John316, Yep! I will try it without doing any modifications this weekend... Thanks for taking the time to write it up!
THE ONLY THING you need to worry about is getting a transfer switch installed. Backfeeding voltage on to the grid is deadly to the utility workers and anyone else downstream from the high voltage you are creating by backfeeding your transformer. It doesn't matter how many manual main disconnects that you have, human error can happen if someone forgets or doesn't know. As far as fiddling around with neutral on your generator, don't worry about it, but it's not a bad idea to connect a ground wire to the ground connection point on the genny.
I have a generac with a transfer switch that comes on automatically when we lose power.

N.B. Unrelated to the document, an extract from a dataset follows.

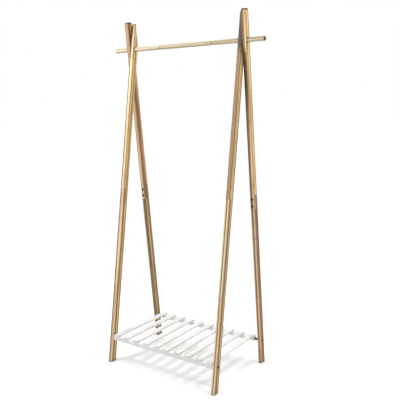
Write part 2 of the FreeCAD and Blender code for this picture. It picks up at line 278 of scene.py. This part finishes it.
class Bamboo(Graph):
    """Laminated bamboo: three plies of lengthwise strips, each with its own tint and nodes.

    The grain runs along the turned Z axis, or along X where swap is true. Measured from the
    origin, a runs across the thickness, b across the width and c along the grain.
    """

    def __init__(self, name, origin, turn, swap, halves, seed):
        super().__init__(name)
        a, b, c = self.place(origin, turn)
        if swap:
            a, b, c = b, c, a
        self.a, self.b, self.c = a, b, c
        self.b_inner = b if turn > 0 else self.math("MULTIPLY", b, -1.0)
        self.halves = halves
        self.lay_strips(seed)
        self.find_faces()

    def lay_strips(self, seed):
        """Which ply and strip this is, with its shade, phase and grain."""
        ply = self.math("FLOOR", self.math("ADD", self.math("DIVIDE", self.a, PLY), 0.5))
        ply = self.math("MAXIMUM", self.math("MINIMUM", ply, 1.0), -1.0)
        stagger = self.math(
            "ADD", self.math("MULTIPLY", self.math("ABSOLUTE", ply), OUTER_PLY_OFFSET),
            self.math("MULTIPLY", ply, SIDE_PLY_OFFSET))
        shifted = self.math("ADD", self.math("ADD", self.b, stagger), STRIP_OFFSET)
        self.across = self.math("DIVIDE", shifted, STRIP)
        self.shade, self.phase = self.chance(ply, self.math("FLOOR", self.across), seed)
        own = self.math("MULTIPLY", self.shade, STRIP_SPREAD)
        point = (self.a, self.b, self.c)
        self.fibre = self.noise(point, FIBRE_RATES, 3.0, own)
        self.streak = self.noise(point, STREAK_RATES, 2.0, own)
        self.broad = self.noise(point, BROAD_RATES, 2.0, own)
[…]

Best money I spent when buying my current house.
Same here Ms Mmet . I use it in full mode when Im not around for SO . Other than that , I can run full farm on a 3500 w inverter unit. Quite and uses 1/2 gal for 7 /8 hrs as I have measured. My APU is 3600rpm screamer , but SO is at ease with it. Sloth
My transfer switch is a manually operated interlock. One thing that cannot be overemphasized is the need to keep the incoming wires cold while on your gennie. If you have to, pull the meter. The powco won't be happy, but they will come out and restore the seal. Expect a bill for a service call.